Output every line below without omitting or altering anything.

── Supplied material

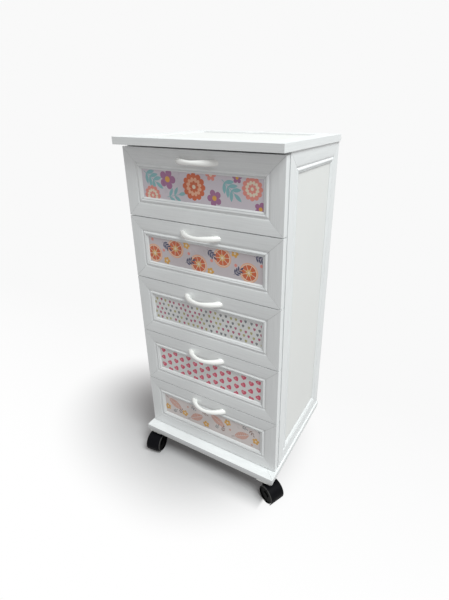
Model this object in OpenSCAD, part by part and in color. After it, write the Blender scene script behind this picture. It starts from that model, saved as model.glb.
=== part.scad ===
// White plastic drawer tower: five drawers with mitred profile fronts, on four black twin-wheel casters.
// Units are millimetres. X runs to the right, Y to the back and Z up.
// The origin lies on the floor, under the middle of the base.

/* [Drawers] */
// Number of drawers, counted from the top
drawer_count = 5; // [2:1:5]
// Width of a drawer front
front_w = 423; // [393:5:453]
// Height of a drawer front
front_h = 164; // [150:0.5:200]
// Gap between one drawer front and the next
front_gap = 2; // [1:0.5:3]
// Gap between the top drawer front and the underside of the top
top_gap = 5.5; // [2:0.5:6]

/* [Profile] */
// Width of the extruded profile, from its outer edge to the panel
profile_w = 49; // [48:0.5:60]
// Thickness of the profile in the drawer fronts, the sides and the top
profile_t = 17; // [16:1:20]
// Width of the flat part of the profile, as far as the shoulder that falls to the groove
flat_w = 29.5; // [26:0.5:30]
// Depth of the panel's face below the face of a moulded frame
panel_recess = 4.6; // [4:0.2:7]
// Depth of the panel's face below the face of the top and the base
top_recess = 3; // [2:0.5:5]
// Thickness of the panels
panel_t = 5; // [4:0.5:6]
// Hairline gap that is left in each mitre
mitre_gap = 0.1; // [0.05:0.05:0.2]

/* [Cabinet] */
// Depth of a side frame
side_d = 311; // [280:1:340]
// How far a side stands out beyond the drawer front's edge
side_reveal = 1.5; // [1:0.5:6]
// How far the base's ledge stands out in front of the drawer fronts
ledge_front = 28.5; // [20:0.5:40]
// How far the base and the top stand out beyond the sides
ledge_side = 4; // [2:0.5:8]
// How far the top stands out in front of the drawer fronts
top_overhang = 24.5; // [15:0.5:28]
// Thickness of the base
base_t = 20; // [18:1:24]
// Distance from the back panel to the rear edge of the sides
back_inset = 4; // [2:1:8]

/* [Drawer boxes] */
// Height of the drawer box's side boards
box_h = 122; // [100:1:125]
// Thickness of the box's side and back boards
board_t = 5; // [4:0.5:6]
// Thickness of the box's bottom board
bottom_t = 4; // [3:0.5:5]
// Length of the box from the back of its front
box_d = 293; // [240:1:295]

/* [Handles] */
// Distance between the handle's screws
handle_centres = 96; // [80:1:110]
// Distance of the handle's middle below the drawer front's top edge
handle_drop = 24; // [18:1:26]
// How far the handle's bow stands out from the drawer front
handle_reach = 27; // [22:1:32]
// Thickness of the bow in its middle
bow_t = 8.5; // [6:0.5:10]
// Height of the bow in its middle
bow_h = 10.5; // [8:0.5:12]
// Height of the handle's feet
foot_h = 15; // [12:0.5:17]
// Width of the handle's feet
foot_w = 20; // [14:0.5:22]

/* [Casters] */
// Height from the floor to the underside of the base
caster_h = 62; // [58:1:70]
// Radius of a wheel
wheel_r = 25; // [22:0.5:26]
// Width of one wheel
wheel_w = 14.5; // [12:0.5:16]
// Distance from the swivel's axis to the axle
trail = 20; // [16:0.5:24]
// Distance of a swivel's axis from the side edges of the base
caster_inset_x = 27; // [26:1:40]
// Distance of a swivel's axis from the front and rear edges of the base
caster_inset_y = 22; // [22:1:24]
// Way the front left caster is turned, from straight forward
front_left_turn = 10; // [-180:2:180]
// Way the front right caster is turned
front_right_turn = 66; // [-180:2:180]
// Way the rear right caster is turned
rear_right_turn = -84; // [-180:2:180]
// Way the rear left caster is turned
rear_left_turn = -132; // [-180:2:180]

/* [Hidden] */
$fn = 48;

// How far a cutter runs past the faces that it cuts
past = 1;

// Frame of the whole
pitch = front_h + front_gap;
carcass_h = drawer_count * pitch + top_gap;
side_gap = 1.5;
side_x = front_w / 2 + side_reveal;
inner_x = side_x - profile_t;
base_w = 2 * (side_x + ledge_side);
base_d = ledge_front + profile_t + side_gap + side_d;
front_y = -base_d / 2 + ledge_front;
front_back_y = front_y + profile_t;
side_front_y = front_back_y + side_gap;
rear_y = base_d / 2;
side_y = (side_front_y + rear_y) / 2;
base_top = caster_h + base_t;
slab_bottom = base_top + carcass_h;
top_d = rear_y - front_y + top_overhang;
top_y = rear_y - top_d / 2;

// Moulded profile
shoulder_w = 4;
shoulder_depth = 1.2;
groove_w = 3.2;
groove_depth = 2.6;
bead_w = 7.7;
bead_crest = 0.1;
bead_steps = 12;
quirk_w = 0.8;
quirk_depth = 3;
bevel_high = 1;
bevel_low = 4;
tongue = 8;
panel_play = 0.5;
edge_break = 11;
edge_taper = 1.5;

// Runners and drawer boxes
runner_depth = 12;
runner_h = 20;
runner_wall = 2;
runner_play = 0.5;
runner_z = 76;
runner_front = side_front_y + 2;
runner_rear = rear_y - 14;
strip_t = 2;
strip_h = 32;
strip_inset = 5;
strip_gap = 0.3;
box_x = inner_x - runner_depth - runner_play - strip_t;
box_z = 15;
bottom_z = 18;
box_joint = 0.1;

// Corner blocks and brackets
block = 12;
block_edge = 3;
block_h = 20;
bracket_l = 30;
bracket_inset = 8;

// Screws
screw_r = 2;
head_r = 4;
head_h = 2.2;
foot_grip = 4;
plate_screw_l = 14;
runner_screw_r = 1.75;
runner_screw_l = 12;
sunk_head_r = 3.4;

// Casters
body_w = 13;
wheel_gap = 0.75;
hood_r = wheel_r + 3.2;
hood_wall = 1.8;
hood_edge = 1.2;
hood_w = body_w + 2 * (wheel_gap + wheel_w) + 1;
hood_low_angle = -42;
hood_high_angle = 118;
body_r = hood_r - 0.5;
body_floor = 8;
boss_r = 10;
boss_low = 51;
swivel_gap = 0.3;
mount_plate_w = 42;
mount_plate_t = 2.5;
plate_hole = 15;
hood_top = caster_h - mount_plate_t - swivel_gap;
kingpin_r = 4;
kingpin_low = 34;
running_gap = 0.05;
axle_r = 3;
axle_depth = 12;
tread_round = 2;
hub_r = 9;
rim_w = 3.5;
dish = 2.2;
hollow_rim_w = 4.5;
hollow = 5;
swivel_x = base_w / 2 - caster_inset_x;
swivel_y = base_d / 2 - caster_inset_y;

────

* _Output of the exercise_
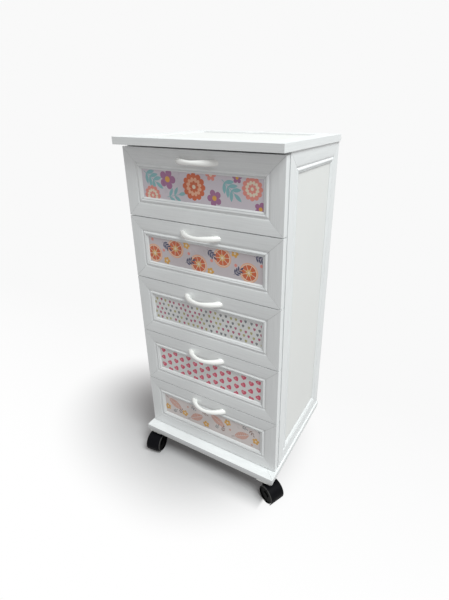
Model this object in OpenSCAD, part by part and in color. After it, write the Blender scene script behind this picture. It starts from that model, saved as model.glb.
=== part.scad ===
// White plastic drawer tower: five drawers with mitred profile fronts, on four black twin-wheel casters.
// Units are millimetres. X runs to the right, Y to the back and Z up.
// The origin lies on the floor, under the middle of the base.

/* [Drawers] */
// Number of drawers, counted from the top
drawer_count = 5; // [2:1:5]
// Width of a drawer front
front_w = 423; // [393:5:453]
// Height of a drawer front
front_h = 164; // [150:0.5:200]
// Gap between one drawer front and the next
front_gap = 2; // [1:0.5:3]
// Gap between the top drawer front and the underside of the top
top_gap = 5.5; // [2:0.5:6]

/* [Profile] */
// Width of the extruded profile, from its outer edge to the panel
profile_w = 49; // [48:0.5:60]
// Thickness of the profile in the drawer fronts, the sides and the top
profile_t = 17; // [16:1:20]
// Width of the flat part of the profile, as far as the shoulder that falls to the groove
flat_w = 29.5; // [26:0.5:30]
// Depth of the panel's face below the face of a moulded frame
panel_recess = 4.6; // [4:0.2:7]
// Depth of the panel's face below the face of the top and the base
top_recess = 3; // [2:0.5:5]
// Thickness of the panels
panel_t = 5; // [4:0.5:6]
// Hairline gap that is left in each mitre
mitre_gap = 0.1; // [0.05:0.05:0.2]

/* [Cabinet] */
// Depth of a side frame
side_d = 311; // [280:1:340]
// How far a side stands out beyond the drawer front's edge
side_reveal = 1.5; // [1:0.5:6]
// How far the base's ledge stands out in front of the drawer fronts
ledge_front = 28.5; // [20:0.5:40]
// How far the base and the top stand out beyond the sides
ledge_side = 4; // [2:0.5:8]
// How far the top stands out in front of the drawer fronts
top_overhang = 24.5; // [15:0.5:28]
// Thickness of the base
base_t = 20; // [18:1:24]
// Distance from the back panel to the rear edge of the sides
back_inset = 4; // [2:1:8]

/* [Drawer boxes] */
// Height of the drawer box's side boards
box_h = 122; // [100:1:125]
// Thickness of the box's side and back boards
board_t = 5; // [4:0.5:6]
// Thickness of the box's bottom board
bottom_t = 4; // [3:0.5:5]
// Length of the box from the back of its front
box_d = 293; // [240:1:295]

/* [Handles] */
// Distance between the handle's screws
handle_centres = 96; // [80:1:110]
// Distance of the handle's middle below the drawer front's top edge
handle_drop = 24; // [18:1:26]
// How far the handle's bow stands out from the drawer front
handle_reach = 27; // [22:1:32]
// Thickness of the bow in its middle
bow_t = 8.5; // [6:0.5:10]
// Height of the bow in its middle
bow_h = 10.5; // [8:0.5:12]
// Height of the handle's feet
foot_h = 15; // [12:0.5:17]
// Width of the handle's feet
foot_w = 20; // [14:0.5:22]

/* [Casters] */
// Height from the floor to the underside of the base
caster_h = 62; // [58:1:70]
// Radius of a wheel
wheel_r = 25; // [22:0.5:26]
// Width of one wheel
wheel_w = 14.5; // [12:0.5:16]
// Distance from the swivel's axis to the axle
trail = 20; // [16:0.5:24]
// Distance of a swivel's axis from the side edges of the base
caster_inset_x = 27; // [26:1:40]
// Distance of a swivel's axis from the front and rear edges of the base
caster_inset_y = 22; // [22:1:24]
// Way the front left caster is turned, from straight forward
front_left_turn = 10; // [-180:2:180]
// Way the front right caster is turned
front_right_turn = 66; // [-180:2:180]
// Way the rear right caster is turned
rear_right_turn = -84; // [-180:2:180]
// Way the rear left caster is turned
rear_left_turn = -132; // [-180:2:180]

/* [Hidden] */
$fn = 48;

// How far a cutter runs past the faces that it cuts
past = 1;

// Frame of the whole
pitch = front_h + front_gap;
carcass_h = drawer_count * pitch + top_gap;
side_gap = 1.5;
side_x = front_w / 2 + side_reveal;
inner_x = side_x - profile_t;
base_w = 2 * (side_x + ledge_side);
base_d = ledge_front + profile_t + side_gap + side_d;
front_y = -base_d / 2 + ledge_front;
front_back_y = front_y + profile_t;
side_front_y = front_back_y + side_gap;
rear_y = base_d / 2;
side_y = (side_front_y + rear_y) / 2;
base_top = caster_h + base_t;
slab_bottom = base_top + carcass_h;
top_d = rear_y - front_y + top_overhang;
top_y = rear_y - top_d / 2;

// Moulded profile
shoulder_w = 4;
shoulder_depth = 1.2;
groove_w = 3.2;
groove_depth = 2.6;
bead_w = 7.7;
bead_crest = 0.1;
bead_steps = 12;
quirk_w = 0.8;
quirk_depth = 3;
bevel_high = 1;
bevel_low = 4;
tongue = 8;
panel_play = 0.5;
edge_break = 11;
edge_taper = 1.5;

// Runners and drawer boxes
runner_depth = 12;
runner_h = 20;
runner_wall = 2;
runner_play = 0.5;
runner_z = 76;
runner_front = side_front_y + 2;
runner_rear = rear_y - 14;
strip_t = 2;
strip_h = 32;
strip_inset = 5;
strip_gap = 0.3;
box_x = inner_x - runner_depth - runner_play - strip_t;
box_z = 15;
bottom_z = 18;
box_joint = 0.1;

// Corner blocks and brackets
block = 12;
block_edge = 3;
block_h = 20;
bracket_l = 30;
bracket_inset = 8;

// Screws
screw_r = 2;
head_r = 4;
head_h = 2.2;
foot_grip = 4;
plate_screw_l = 14;
runner_screw_r = 1.75;
runner_screw_l = 12;
sunk_head_r = 3.4;

// Casters
body_w = 13;
wheel_gap = 0.75;
hood_r = wheel_r + 3.2;
hood_wall = 1.8;
hood_edge = 1.2;
hood_w = body_w + 2 * (wheel_gap + wheel_w) + 1;
hood_low_angle = -42;
hood_high_angle = 118;
body_r = hood_r - 0.5;
body_floor = 8;
boss_r = 10;
boss_low = 51;
swivel_gap = 0.3;
mount_plate_w = 42;
mount_plate_t = 2.5;
plate_hole = 15;
hood_top = caster_h - mount_plate_t - swivel_gap;
kingpin_r = 4;
kingpin_low = 34;
running_gap = 0.05;
axle_r = 3;
axle_depth = 12;
tread_round = 2;
hub_r = 9;
rim_w = 3.5;
dish = 2.2;
hollow_rim_w = 4.5;
hollow = 5;
swivel_x = base_w / 2 - caster_inset_x;
swivel_y = base_d / 2 - caster_inset_y;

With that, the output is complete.